Rear and Service Areas
North portico and stables: Accessible via
the rear entrance on Vicolo dei Gladiatori; included service areas and
possibly animal housing.
Connections: Some rooms link internally or
to adjacent properties, reflecting the dense urban fabric of Pompeii.
Upper Floor and Multi-Level Design
Stairs in Room 3 confirm an
upper story, likely providing additional bedrooms (cubicula), storage,
or private quarters. Upper floors were common in Pompeian houses for
expanding living space without enlarging the footprint.

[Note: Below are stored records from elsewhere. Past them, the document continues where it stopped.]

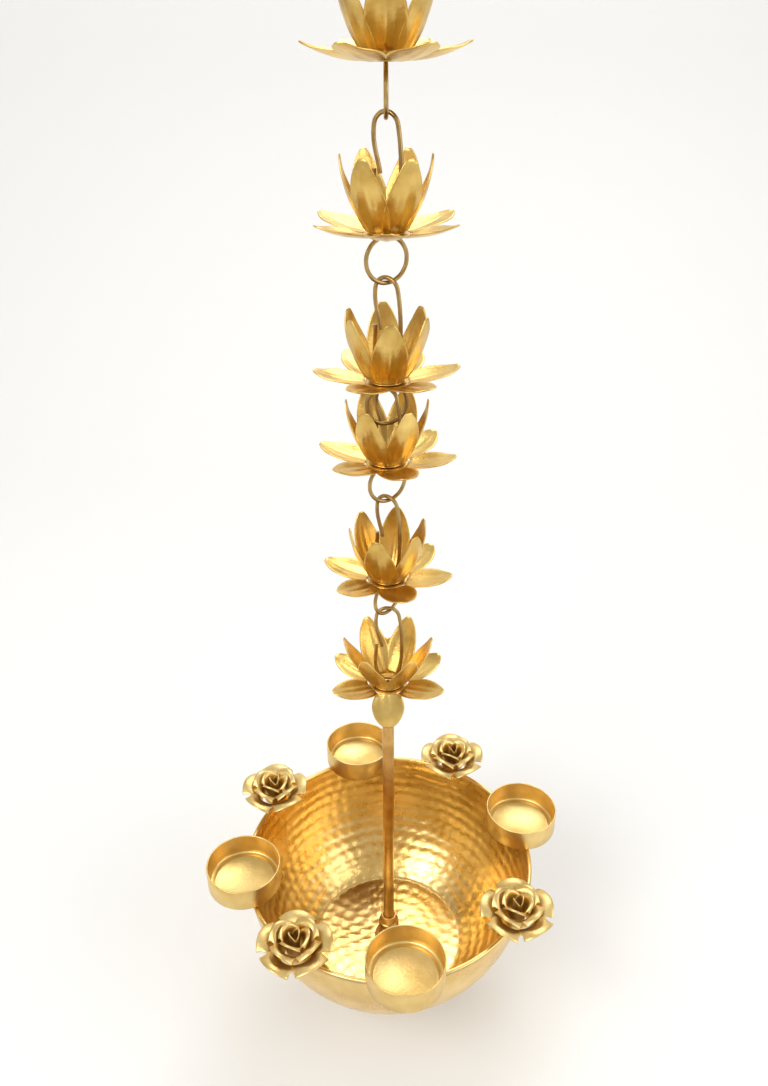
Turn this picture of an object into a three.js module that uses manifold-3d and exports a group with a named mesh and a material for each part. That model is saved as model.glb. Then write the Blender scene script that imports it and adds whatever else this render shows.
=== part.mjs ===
// A hanging urli: six wire-linked lotus flowers carry a stem rod and a shallow round bowl,
// whose rim holds four tealight cups and four rolled roses between them.
// Millimetres, +Z up. The origin is where a hook bears under the arch of the top wire hanger.
import * as THREE from "three";
import { mergeVertices } from "three/addons/utils/BufferGeometryUtils.js";
import Module from "manifold-3d";

const wasm = await Module();
wasm.setup();

// Clearance between touching pieces
const GAP = 0.3;

// Wire links
const WIRE = 1.8;
const RING_OUTER = 20;
const HANGER_HALF_WIDTH = 5.7;
const HANGER_HEIGHT = 43.75;
const LAST_HANGER_HEIGHT = 45.75;
const RAISED_HANGER_HEIGHT = 34.5;
const RAISED_LOTUS = 4;
const STUB_SHARE = 0.54;
const LEG_END_SHARE = 0.5;
const RING_TURN = [90, 27, 18, 30, 49];
const HANGER_TURN = [-35, -35, -35, -35, -35, 0];

// Lotus flowers
const PETALS = 6;
const SHEET = 0.7;
const INNER = { hub: 8, root: 6.6, length: 31, halfWidth: 7.8, startTilt: 52, endTilt: 88, cup: 1.6 };
const OPEN_INNER = { hub: 8, root: 6.6, length: 31, halfWidth: 7.8, startTilt: 48, endTilt: 74, cup: 1.6 };
const OUTER = { hub: 9.8, root: 9.2, length: 23, halfWidth: 8.8, startTilt: 6, endTilt: 26, cup: 1.8 };
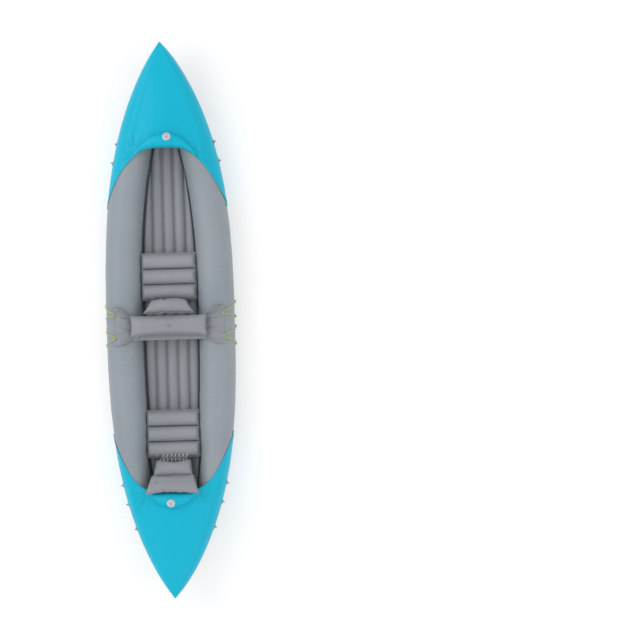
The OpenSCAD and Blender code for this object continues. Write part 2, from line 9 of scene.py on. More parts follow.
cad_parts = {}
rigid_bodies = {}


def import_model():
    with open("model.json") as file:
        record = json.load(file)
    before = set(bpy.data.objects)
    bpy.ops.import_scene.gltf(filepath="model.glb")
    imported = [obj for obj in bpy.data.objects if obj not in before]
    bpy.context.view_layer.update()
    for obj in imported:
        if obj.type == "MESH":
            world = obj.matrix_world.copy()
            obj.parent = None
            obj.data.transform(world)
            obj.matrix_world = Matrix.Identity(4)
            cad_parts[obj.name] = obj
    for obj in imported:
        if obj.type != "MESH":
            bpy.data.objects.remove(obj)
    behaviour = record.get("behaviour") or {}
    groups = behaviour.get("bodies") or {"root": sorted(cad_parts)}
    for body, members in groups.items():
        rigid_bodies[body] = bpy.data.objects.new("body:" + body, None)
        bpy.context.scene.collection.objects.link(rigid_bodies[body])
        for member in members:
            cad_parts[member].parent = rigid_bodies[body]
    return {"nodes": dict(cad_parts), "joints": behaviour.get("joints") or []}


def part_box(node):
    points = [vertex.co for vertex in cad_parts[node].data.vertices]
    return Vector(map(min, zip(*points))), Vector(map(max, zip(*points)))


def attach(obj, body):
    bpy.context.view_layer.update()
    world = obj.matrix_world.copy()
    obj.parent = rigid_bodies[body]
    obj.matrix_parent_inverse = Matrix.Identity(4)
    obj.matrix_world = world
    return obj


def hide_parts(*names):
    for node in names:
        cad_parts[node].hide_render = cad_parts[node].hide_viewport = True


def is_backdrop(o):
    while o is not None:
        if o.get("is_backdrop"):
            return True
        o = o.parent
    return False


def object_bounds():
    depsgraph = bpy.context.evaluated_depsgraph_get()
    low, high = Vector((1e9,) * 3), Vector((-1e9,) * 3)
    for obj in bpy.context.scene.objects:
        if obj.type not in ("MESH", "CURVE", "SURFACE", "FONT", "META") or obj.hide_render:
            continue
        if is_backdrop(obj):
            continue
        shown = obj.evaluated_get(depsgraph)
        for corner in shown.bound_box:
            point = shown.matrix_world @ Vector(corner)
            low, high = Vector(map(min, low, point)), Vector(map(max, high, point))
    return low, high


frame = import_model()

bl_info = {
    "name": "Inflatable two-seat kayak",
    "version": (1, 0, 0),
    "blender": (4, 5, 0),
    "location": "3D View > Sidebar > Kayak",
    "description": "Builds an inflatable kayak with spray covers round its frame",
    "category": "Object",
}

CAD_LOW, CAD_HIGH = (list(corner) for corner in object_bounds())


# ---- Sizes and colours ----------------------------------------------------


def length(name, description, default):
    """A size in metres that a user may change."""
    return FloatProperty(
        name=name, description=description, default=default, min=0, unit="LENGTH", precision=4
    )


def colour(name, description, default):
    """A paint colour that a user may change."""
    return FloatVectorProperty(
        name=name, description=description, default=default, size=3, min=0, max=1,
        subtype="COLOR",
    )


class KayakHullSizes(bpy.types.PropertyGroup):
    hull_length: length("Length", "Length over the two tips", CAD_HIGH[1] - CAD_LOW[1])
    hull_beam: length("Beam", "Width over the two side tubes", 0.76)
    tube_diameter: length("Tube", "Diameter of a side tube amidships", 0.214)
    pucker_depth: length("Puckers", "Depth of the puckers along a tube's seams", 0.0012)
    floor_pitch: length("Floor pitch", "Distance between two floor lobes", 0.066)
    floor_height: length("Floor height", "Height of the floor chamber", 0.08)


class KayakCoverSizes(bpy.types.PropertyGroup):
    edge: length("Edge", "Distance from the middle to a cover's cockpit edge", 1.012)
    edge_depth: length("Edge depth", "How far the edge runs back along the flank", 0.32)
    hem_width: length("Hem", "Width of the welded hem", 0.012)
    seam_width: length("Seam", "Width of a welded seam", 0.014)
    splash_width: length("Splash width", "Width of a splash chamber", 0.082)
    splash_height: length("Splash height", "Height of a splash chamber", 0.036)
    fold_depth: length("Folds", "Depth of the tension folds by a splash chamber", 0.0034)


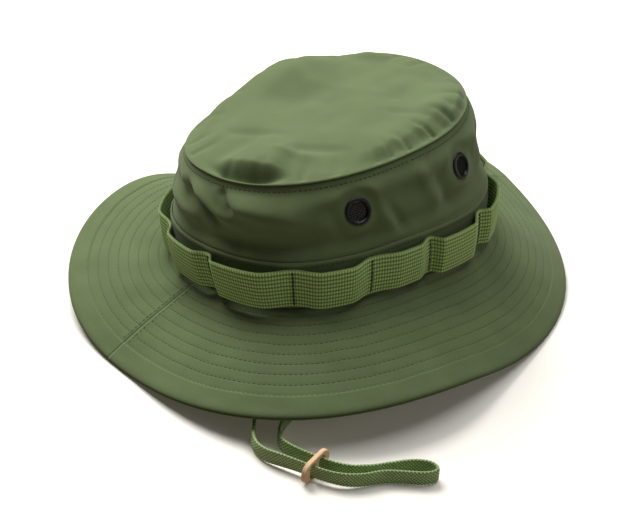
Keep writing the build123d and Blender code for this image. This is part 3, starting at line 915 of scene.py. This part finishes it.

Preservation and Later History
The north section (including part of
the peristyle portico, columns, and rooms) suffered bomb damage during
WWII (night of 16 September 1943), with some areas destroyed and later
stabilized. Painted plaster and mosaics survive variably; many frescoes
and inscriptions were recorded at excavation. The house reveals evolving
use—from a standard family domus to one tied to Pompeii’s gladiatorial
culture (possibly housing fighters or their entourage in the final
years).
Animal and hunting scenes: The most notable surviving frescoes appear
in the peristyle (Room 7). One vivid example shows a boar attacked by
four dogs, with another dog pursuing a deer in the background. These
hunting-themed paintings (venationes) tie into gladiatorial spectacles,
where beast hunts often accompanied fights. Some of these were damaged
or destroyed over time.
Other decorations: Remnants of Fourth
Pompeian Style painted plaster survive on entrance walls and inner
peristyle sides, including faded motifs. Rooms like the large triclinium
(dining room) had additional wall paintings, though many are poorly
preserved today.
The building is famous more for its graffiti
(over 140 inscriptions, CIL IV 4280–4423) naming gladiators, their types
(e.g., Thracians, Murmillos, Retiarii, Essedarii), and personal messages
than for elaborate frescoes.
Excavations revealed evidence of gladiatorial life, including weapons and training-related items (though many were moved after AD 62 to the Quadriporticus near the theater). The structure had living quarters, an upper floor in places, and a functional layout suited to housing and training fighters.